• [WHAT THIS TASK INVOLVES]
From the opening line of the records through the line bearing "const FILLET = 14;", set down every line exactly.
:: EXTRACTED MATERIAL
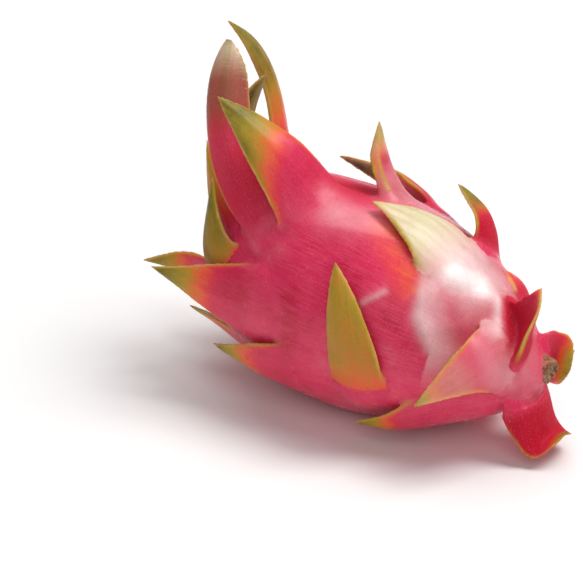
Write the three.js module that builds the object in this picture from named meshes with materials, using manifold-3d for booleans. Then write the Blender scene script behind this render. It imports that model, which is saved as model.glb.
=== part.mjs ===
// Dragon fruit: one whole, ripe, red-skinned fruit lying on its side, grown as one piece.
// Millimetres, +Z up.  The fruit lies along X, with its stem end at +X and its crown at -X.  It rests on
// the small flat spot under its belly, whose middle is the origin.
import * as THREE from "three";
import { mergeVertices } from "three/addons/utils/BufferGeometryUtils.js";
import Module from "manifold-3d";

// Driving dimensions, in millimetres and degrees.
const BODY_LENGTH = 146; // stem end to crown end, along the axis of the fruit
const BODY_RADIUS = 41.5; // at the widest place
const STEM_POWER = 0.68; // how full the skin's outline is towards the stem end: lower is blunter
const CROWN_POWER = 0.54; // and towards the crown end
const AXIS_TILT = 8; // the crown end lies higher than the stem end
const REST_DEPTH = 2; // height of belly lost to the flat spot
const SCAR_RADIUS = 4.8; // dried stub where the fruit was cut from its stem
const SCAR_PROUD = 1; // how far the stub stands out of the stem end
const SCAR_OFFSET = 6; // from the axis of the fruit to the middle of the stub
const SCAR_TURN = -60; // which way that is
const NAVEL_RADIUS = 6.5; // dried ring at the crown, where the flower stood
const NAVEL_PROUD = 2.2;
const BRACT_THICK = 2; // a bract's thickness at its base is this, and a share of its length
const BRACT_THICK_SHARE = 0.03;
const TIP_THIN = 0.75; // share of the thickness lost towards the tip
const ROOT_SHARE = 0.5; // length of root that runs back on the skin, as a share of the bract
const ROOT_MOST = 22;
const ROOT_NARROWING = 0.45;
const ROOT_SINK = 0.7; // depth at which the root's end is buried, in thicknesses
const BASE_PROUD = 0.25; // height of the middle of the base over the skin, in thicknesses
const BASE_BEND_MOST = 40; // most that a base's edges wrap round the body, in degrees
const FILLET = 14; // radius of the skin's sweep up into the outer side of a blade

// How finely the surfaces are divided.
const PROFILE_STEPS = 30;
const LATHE_STEPS = 40;
const ROOT_RINGS = 3;
const BLADE_RINGS = 9;
const RING_POINTS = 10;

// Bracts, the leafy scales of the skin.  Each has:
//   base   distance of its base from the stem end, and its turn about the axis in degrees:
//          0 is the top, 90 the near side (-Y), 180 the underside, -90 the far side
//   tip    the same two numbers for its tip, and the tip's distance out from the axis
//   width  at the base, and lift, the angle at which the blade leaves the skin, crownwards
//   lean   how far the blade is swung sideways at its base, towards growing turn
//   full   share of the width that the blade keeps past its base, and blunt, how late it narrows
//   cup    angle by which its edges bend in towards the tip
//   reach, settle  how far the blade keeps its first direction, and holds its last, in lengths
//   root   length of the root, where it isn't the usual share
const BRACTS = {
  crownFront: {
    base: [98, 23], tip: [140, 20, 73], width: 30, lift: 69, lean: -10,
    full: 0.72, blunt: 3, cup: 35,
  },
  crownTall: {
    base: [112, 40], tip: [156, 0, 79], width: 20, lift: 42, lean: -31,
    full: 1, blunt: 10, cup: 45, reach: 0.42,
  },
  crownCurl: {
    base: [132, -35], tip: [163, -5, 81.5], width: 14, lift: 98,
    full: 1, blunt: 4.5, reach: 0.72, settle: 0.35,
  },
  crownTongue: { base: [131, 6], tip: [145.5, -11, 65.5], width: 17, lift: 72, full: 1, blunt: 5 },
  crownThin: { base: [126, 52], tip: [156, 10, 39], width: 15, lift: 45, lean: -40, full: 0.9, reach: 0.3 },
  crownLow: { base: [118, 75], tip: [139, 32, 42.5], width: 18, lift: 45, lean: -10, full: 0.9, reach: 0.3 },
  crownSide: { base: [104, 90], tip: [142, 84, 52], width: 36, lift: 15 },
  crownUnder: { base: [112, 150], tip: [150, 152, 34], width: 30, lift: 10 },
  crownBelow: { base: [132, 110], tip: [162, 104, 34], width: 22, lift: 20, full: 0.7 },
  crownHeel: { base: [128, -170], tip: [158, -172, 28], width: 24, lift: 10 },
  crownBack: { base: [92, -92], tip: [138, -88, 56], width: 36, lift: 18 },
  crownBackLow: { base: [112, -135], tip: [148, -132, 44], width: 30, lift: 18 },
  crownBackThin: { base: [132, -95], tip: [165, -90, 36], width: 20, lift: 20, full: 0.7 },
  backLong: { base: [72, -64], tip: [132, -64, 52], width: 38, lift: 25, cup: 40 },
  backBroad: { base: [46, -95], tip: [88, -98, 52], width: 34, lift: 20 },
  backLow: { base: [68, -132], tip: [100, -134, 44], width: 28, lift: 12 },
  backClaw: {
    base: [44, -36], tip: [66, -36, 53], width: 21, lift: 66,
    full: 1, blunt: 3.2, cup: 35, root: 14,
  },
  backStem: { base: [18, -120], tip: [34, -122, 40], width: 24, lift: 40, root: 8 },
  topSpike: {
    base: [80.5, -12.5], tip: [92, -10.3, 66.5], width: 17, lift: 57,
    full: 0.8, blunt: 3, cup: 60,
  },
  frontBroad: {
    base: [43, 4], tip: [78.5, 10.5, 45.5], width: 32, lift: 10,
    full: 1, blunt: 1.4, cup: 20,
  },
  frontBlade: {
    base: [53, 105], tip: [71, 47, 50], width: 22, lift: 18, lean: -85,
    full: 0.9, blunt: 3, reach: 0.35,
  },
  frontSide: { base: [80, 116], tip: [118, 118, 46], width: 34, lift: 15 },
  frontLow: { base: [30, 128], tip: [56, 132, 44], width: 26, lift: 20 },
  frontCheek: { base: [12, 48], tip: [26, 94, 44], width: 30, lift: 40, lean: 40, root: 8 },
  stemNub: { base: [21, -38], tip: [33, -34, 31], width: 15, lift: 34, full: 1, blunt: 4, root: 8 },
  stemFin: { base: [12, 5], tip: [9, -4, 36], width: 30, lift: 70, lean: 50, full: 0.75, cup: 50, root: 6 },
  stemLip: { base: [8, -86], tip: [-3, -89, 15], width: 26, lift: 122, full: 1, blunt: 6, cup: 35, root: 7 },
  stemFoot: {
    base: [4, -178], tip: [-14, -179, 13.5], width: 30, lift: 78,
    full: 0.95, blunt: 3.4, cup: 35, reach: 0.9, settle: 0.65, root: 3,
  },
};
const USUAL = { lean: 0, full: 0.6, blunt: 2, cup: 30, reach: 0.45, settle: 0.4 };

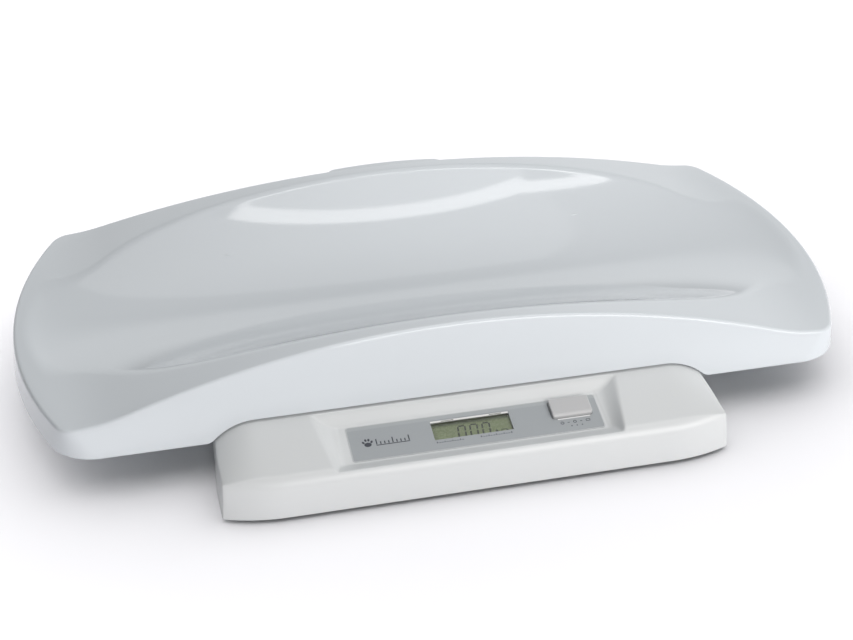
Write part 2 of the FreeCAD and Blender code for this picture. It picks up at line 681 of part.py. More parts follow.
def cell_lower_screws():
    return group([pan_head_screw(-x, 0, PLATE_Z, CELL_Z + 9.0, 3.4, 2.0, 1.5, -1) for x in CELL_HOLES])


def overload_stop():
    """Stop screw under the free end of the load cell."""
    return post(33.0, 0, PLATE_Z, CELL_Z - TRAVEL - 0.1, 2.0)


def stop_nut():
    nut = Part.Face(Part.makePolygon([V(33.0 + 4.0 * math.cos(math.radians(60 * i)),
                                        4.0 * math.sin(math.radians(60 * i)),
                                        PLATE_Z + PLATE_THICK) for i in range(7)]))
    return nut.extrude(V(0, 0, 1.2)).cut(post(33.0, 0, 0, 20, 2.05))


def upper_spacer():
    half = CELL_SIDE / 2
    block = box(14.0, CELL_L / 2, -half, half, CELL_Z + CELL_SIDE, CARRIER_Z)
    for x in CELL_HOLES:
        block = block.cut(post(x, 0, 0, 60, 2.1))
    return block


def cell_upper_screws():
    top = CARRIER_Z + CARRIER_THICK
    return group([pan_head_screw(x, 0, top, CELL_Z + 4.0, 3.4, 2.0, 2.2, 1) for x in CELL_HOLES])


def load_carrier():
    """Cross-shaped plate that spreads the tray's weight over the load cell."""
    arm = 24.0
    reach = math.hypot(SPIGOT_X, SPIGOT_Y)
    angle = math.degrees(math.atan2(SPIGOT_Y, SPIGOT_X))
    z1 = CARRIER_Z + CARRIER_THICK
    pieces = [rounded_box(-52, 52, -26, 26, CARRIER_Z, z1, 8.0)]
    for turn in (angle, -angle):
        bar = box(-reach, reach, -arm / 2, arm / 2, CARRIER_Z, z1)
        bar = bar.fuse([post(s * reach, 0, CARRIER_Z, z1, arm / 2) for s in (-1, 1)])
        bar.rotate(V(0, 0, 0), Z_AXIS, turn)
        pieces.append(bar)
    plate = fuse(pieces)
    for sx in (-1, 1):
        for sy in (-1, 1):
            plate = plate.cut(post(sx * SPIGOT_X, sy * SPIGOT_Y, 0, 60, 6.05))
    for x in CELL_HOLES:
        plate = plate.cut(post(x, 0, 0, 60, 2.1))
    return plate


def tray_bush(x, y):
    """Rubber grommet in the carrier's arm; the tray stands on it."""
    ring = post(x, y, CARRIER_Z + CARRIER_THICK, BUSH_TOP_Z, 8.5)
    ring = ring.fuse(post(x, y, CARRIER_Z, CARRIER_Z + CARRIER_THICK, 6.0))
    ring = ring.fuse(post(x, y, CARRIER_Z - 1.2, CARRIER_Z, 7.6))
    return ring.cut(post(x, y, 0, 60, PIN_R + 0.3)).removeSplitter()


# ---------------------------------------------------------------- power
def battery_box():
    wall = BOX_WALL
    outer = box(-BOX_HALF_X, BOX_HALF_X, BOX_Y0, BOX_Y1, COVER_TOP_Z + 0.05, BOX_TOP_Z)
    hollow = box(-BOX_HALF_X + wall, BOX_HALF_X - wall, BOX_Y0 + wall, BOX_Y1 - wall,
                 0, BOX_TOP_Z - wall)
    hollow = hollow.cut(box(-50, 50, -104.7, -103.7, BOX_TOP_Z - 4.0, BOX_TOP_Z))
    hinge_x = DOOR_HALF_X + 4.4
    case = outer.cut(hollow)
    return case.cut(box(-hinge_x, hinge_x, HINGE_Y - 3.6, HINGE_Y + 3.6, 0, HINGE_Z + 3.5))


def battery(x, y, turned):
    body_len = BATTERY_LENGTH - 1.4
    start = x - BATTERY_LENGTH / 2 + (1.4 if turned else 0.0)
    can = bar_x(start, start + body_len, y, BATTERY_Z, BATTERY_R)
    nub_x = x - BATTERY_LENGTH / 2 if turned else x + BATTERY_LENGTH / 2 - 1.4
    return can.fuse(bar_x(nub_x, nub_x + 1.4, y, BATTERY_Z, 2.6))


def contact_springs():
    """Bowed leaf springs that press on the negative poles."""
    springs = []
    base_x = BOX_HALF_X - BOX_WALL - CONTACT_THICK
    tip = 2 * base_x - 2 * BATTERY_LENGTH - CONTACT_CLEARANCE * 2
    thick = 0.35
    for side, y in zip((-1, 1), BATTERY_ROWS_Y):
        profile = [(0, -5.0), (tip, -1.2), (tip, 1.2), (0, 5.0), (0, 4.3), (tip - thick, 1.0),
                   (tip - thick, -1.0), (0, -4.3)]
        points = [V(side * (base_x - x), y - 3.0, BATTERY_Z + z) for x, z in profile]
        leaf = Part.Face(Part.makePolygon(points + points[:1]))
        springs.append(leaf.extrude(V(0, 6.0, 0)))
    return group(springs)


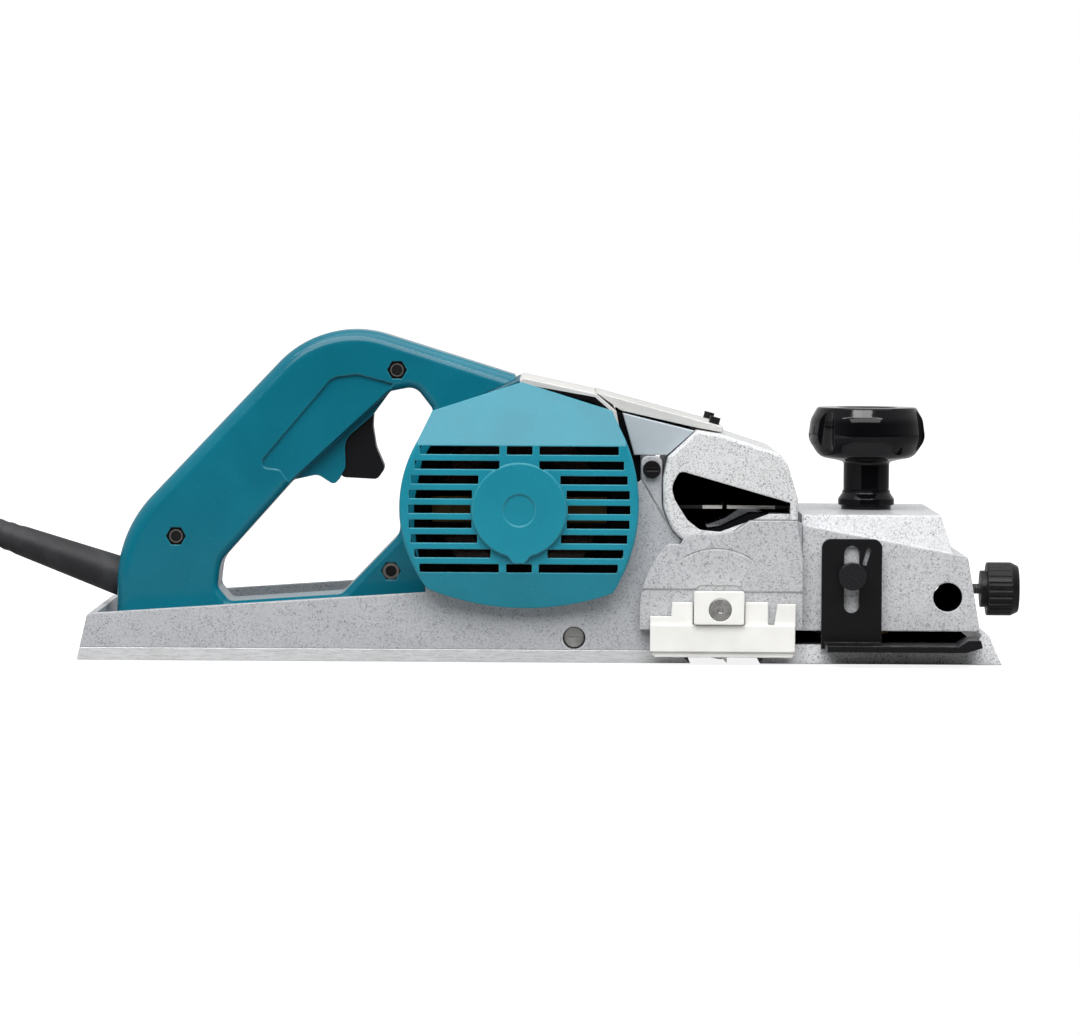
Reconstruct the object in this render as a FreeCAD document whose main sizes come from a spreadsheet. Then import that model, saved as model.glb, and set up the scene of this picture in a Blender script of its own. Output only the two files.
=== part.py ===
"""A portable electric planer: its sole stands on z = 0, +X points forward and +Z up.

The cutter drum and the motor lie across the tool, so both turn about Y. The motor's
vents, the chip outlet, the drum's guard and the depth gauge are on the -Y side, and the
belt drive is on the +Y side. All sizes are in millimetres.
"""
import FreeCAD
import Part
import Sketcher
import math
import os
import re

V = FreeCAD.Vector
doc = FreeCAD.newDocument("HandPlaner")
sheet = doc.addObject("Spreadsheet::Sheet", "Dimensions")
nodes = []

DIMENSIONS = {
    # overall
    "rear_end": -222.65,
    "side_reach": 95.5,
    "sole_half": 70,
    "sole_top": 5.8,
    "tray_floor": 9,
    "wall": 4,
    # the two axes across the tool
    "motor_x": -16.5,
    "motor_z": 70.8,
    "drum_x": 79.5,
    "drum_z": 25.5,
    "cut_radius": 25.45,
    "drum_radius": 23.6,
    "drum_near": -69.7,
    "drum_far": 65.7,
    "chamber_radius": 28.5,
    "shaft_radius": 4,
    "drum_shaft_radius": 5,
    "running_gap": 0.05,
    "body_gap": 0.3,
    # handle
    "handle_half": 20,
    "hook_half": 11,
    "trigger_half": 8.5,
    "pivot_x": -90,
    "pivot_z": 118.5,
    # motor
    "stator_radius": 41.6,
    "stator_bore": 23.4,
    "core_radius": 22.6,
    "commutator_radius": 13,
    "fan_radius": 38,
    "motor_pulley_radius": 17,
    "drum_pulley_radius": 15,
    "belt_thickness": 2.6,
    "belt_low": 80,
    "belt_high": 92,
    # front
    "knob_x": 149.4,
    "knob_top": 118.2,
    "screw_radius": 4,
    "post_x": 128.5,
    "post_y": 48,
    "post_radius": 5,
    "rule_x": 183.7,
    "rule_z": 31.4,
    "rule_radius": 6.8,
    "gauge_x": 138.5,
    "gauge_z": 41.5,
    # cord
    "cord_radius": 4.5,
    "guard_angle": 19.3,
    "guard_length": 72,
    "guard_root_x": -208.4,
    "guard_root_z": 35.3,
}


def fill_sheet():
    for row, (alias, value) in enumerate(DIMENSIONS.items(), start=1):
        sheet.set(f"A{row}", alias.replace("_", " "))
        sheet.set(f"B{row}", str(value))
        sheet.setAlias(f"B{row}", alias)
    doc.recompute()


def bound(expression):
    """An expression in which every dimension is named as a cell of the sheet."""
    return re.sub(r"[a-z]\w*", lambda word: "Dimensions." + word.group(0), str(expression))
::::
• [THE OUTPUT]
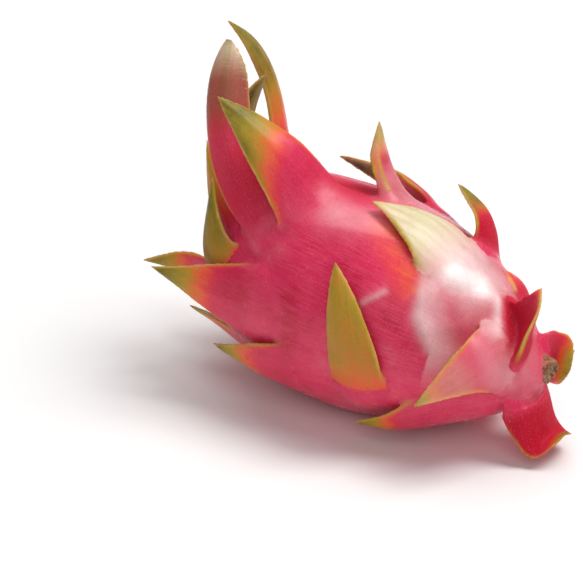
Write the three.js module that builds the object in this picture from named meshes with materials, using manifold-3d for booleans. Then write the Blender scene script behind this render. It imports that model, which is saved as model.glb.
=== part.mjs ===
// Dragon fruit: one whole, ripe, red-skinned fruit lying on its side, grown as one piece.
// Millimetres, +Z up.  The fruit lies along X, with its stem end at +X and its crown at -X.  It rests on
// the small flat spot under its belly, whose middle is the origin.
import * as THREE from "three";
import { mergeVertices } from "three/addons/utils/BufferGeometryUtils.js";
import Module from "manifold-3d";

// Driving dimensions, in millimetres and degrees.
const BODY_LENGTH = 146; // stem end to crown end, along the axis of the fruit
const BODY_RADIUS = 41.5; // at the widest place
const STEM_POWER = 0.68; // how full the skin's outline is towards the stem end: lower is blunter
const CROWN_POWER = 0.54; // and towards the crown end
const AXIS_TILT = 8; // the crown end lies higher than the stem end
const REST_DEPTH = 2; // height of belly lost to the flat spot
const SCAR_RADIUS = 4.8; // dried stub where the fruit was cut from its stem
const SCAR_PROUD = 1; // how far the stub stands out of the stem end
const SCAR_OFFSET = 6; // from the axis of the fruit to the middle of the stub
const SCAR_TURN = -60; // which way that is
const NAVEL_RADIUS = 6.5; // dried ring at the crown, where the flower stood
const NAVEL_PROUD = 2.2;
const BRACT_THICK = 2; // a bract's thickness at its base is this, and a share of its length
const BRACT_THICK_SHARE = 0.03;
const TIP_THIN = 0.75; // share of the thickness lost towards the tip
const ROOT_SHARE = 0.5; // length of root that runs back on the skin, as a share of the bract
const ROOT_MOST = 22;
const ROOT_NARROWING = 0.45;
const ROOT_SINK = 0.7; // depth at which the root's end is buried, in thicknesses
const BASE_PROUD = 0.25; // height of the middle of the base over the skin, in thicknesses
const BASE_BEND_MOST = 40; // most that a base's edges wrap round the body, in degrees
const FILLET = 14; // radius of the skin's sweep up into the outer side of a blade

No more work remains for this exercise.